Within days of her surprise appointment on Oct. 17 as Pearson PLC's CEO, Marjorie M. Scardino faced a swirl of rumors that Rupert Murdoch's 40%-owned British Sky Broadcasting was preparing a hostile takeover bid. Scardino, now chief executive of Pearson's 50%-owned The Economist Group, didn't bat an eye. Recalls Bill Emmott, editor of The Economist and a close friend: "She laughed it off as her baptism of fire."
This won't be Scardino's last test in her new job. A $3 billion conglomerate, Pearson controls some of the best-known businesses in the world, but it has a reputation as an underperformer. Takeover talk has driven the stock to a yearly high. The pressure from shareholders is building so fast that when she starts her new job early next year, Scardino may have to consider breaking up Pearson herself--or face a real takeover threat. Scardino, 49, is not tipping her hand yet: "If I knew the answers already, I could polish off the job in six months, but I don't." But she notes that she has the board's assurances that "there were no sacred cows." So don't be surprised to see radical change at this conservative company.
Broken up, Pearson would be worth an estimated $7.6 billion, about $1 billion more than the current market value of its shares (table).

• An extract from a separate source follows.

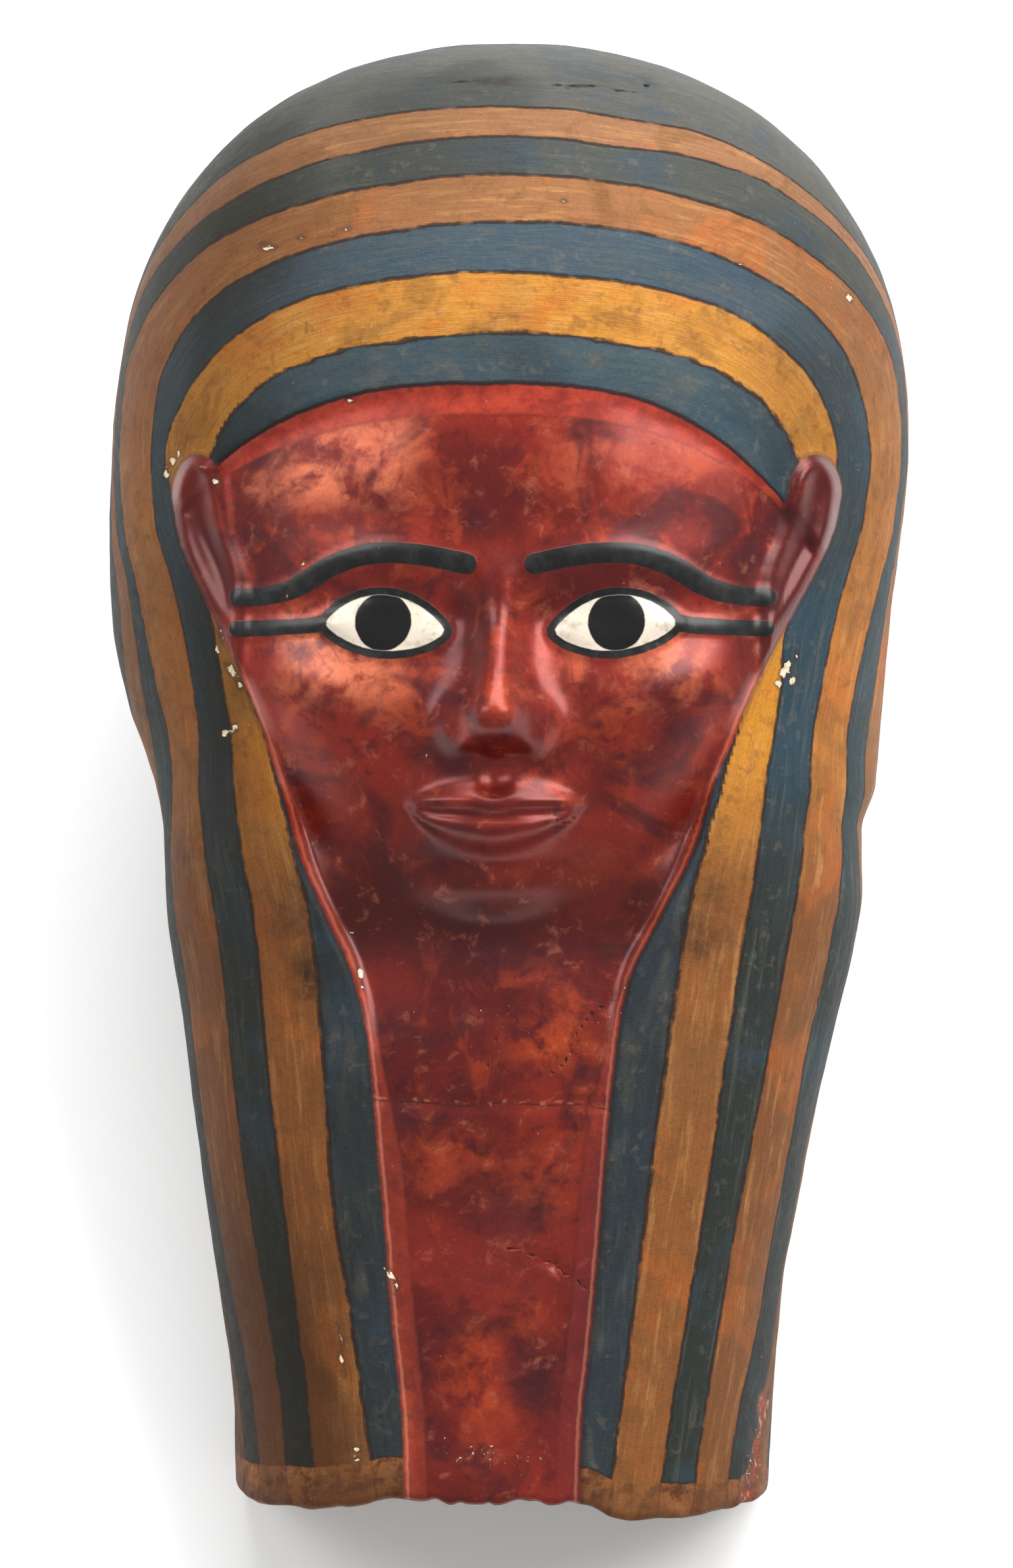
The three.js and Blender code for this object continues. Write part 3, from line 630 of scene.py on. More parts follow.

Scardino could realize some of that value by shedding the TV unit. The company owns Thames Television Ltd., which produces a number of popular British programs; Grundy Worldwide, a producer of soap operas and game shows; and a stake in Britain's new Channel 5. This division makes money, but it has no chance of achieving the size of the television giants that now stalk the earth. "Unless they intend to spend lots building up the business, it's likely to be sold off," figures Anthony de Larrinaga, a media analyst at Panmure Gordon & Co. in London. Possible suitors include Granada Group PLC and Carlton Communications PLC.
LETDOWN. Selling the television business would free Scardino to focus more on publishing, which includes the The Economist magazine and other related publications, the Financial Times, and books. But Pearson would only get truly focused if it hived off a 50% stake in merchant bank Lazard Brothers & Co., as well as Madame Tussaud's, the wax museum and theme-park business. Yet several Lazard partners sit on Pearson's board and Lazard generated $20 million of Pearson's profit in the first half. That's why some Pearson executives have been reluctant to let go. In contrast, Madame Tussaud's has been a drain on resources.

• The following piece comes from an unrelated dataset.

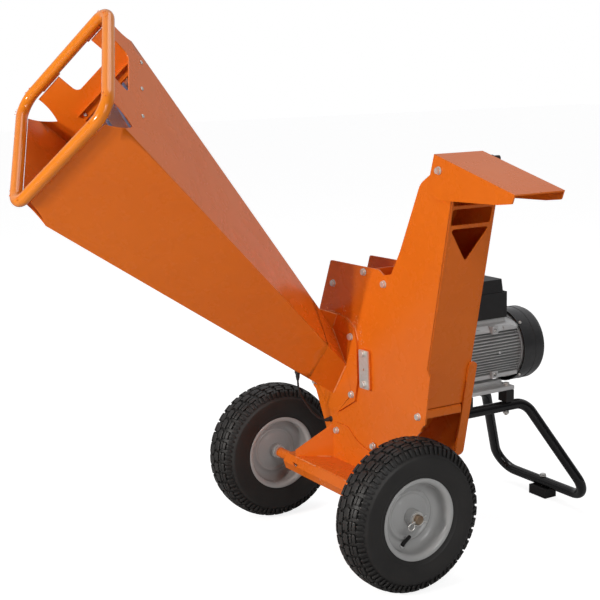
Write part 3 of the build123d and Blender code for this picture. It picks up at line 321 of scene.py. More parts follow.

Since The Economist Group, with revenues of $300 million, operates independently of its major shareholder, Scardino has little inside knowledge of Pearson. Nor does she have experience running a major public company. Thus her appointment disappointed some analysts and investors, who hoped for an outside media heavyweight. "It's a shot in the dark," says one London-based media analyst. "There's a big difference between running The Economist and running a big public company."
But Scardino could confound her critics. Since she started with The Economist Group as head of U.S. operations in 1985, the main magazine's circulation has risen from 265,000 to 625,000. And during her three-year tenure as the group's CEO, revenues have jumped 78% and profits have doubled, to $38 million, thanks to the main magazine's expanded reach and improved results at such businesses as the group's research unit.
Along the way, Scardino has not lost her American touch. A native of Texarkana, Tex., who with her husband founded a prize-winning paper in Georgia, Scardino often wears her son's baseball caps to work at The Economist's somber headquarters. She had better keep wearing those hats. They might inspire her to hit the home run investors expect.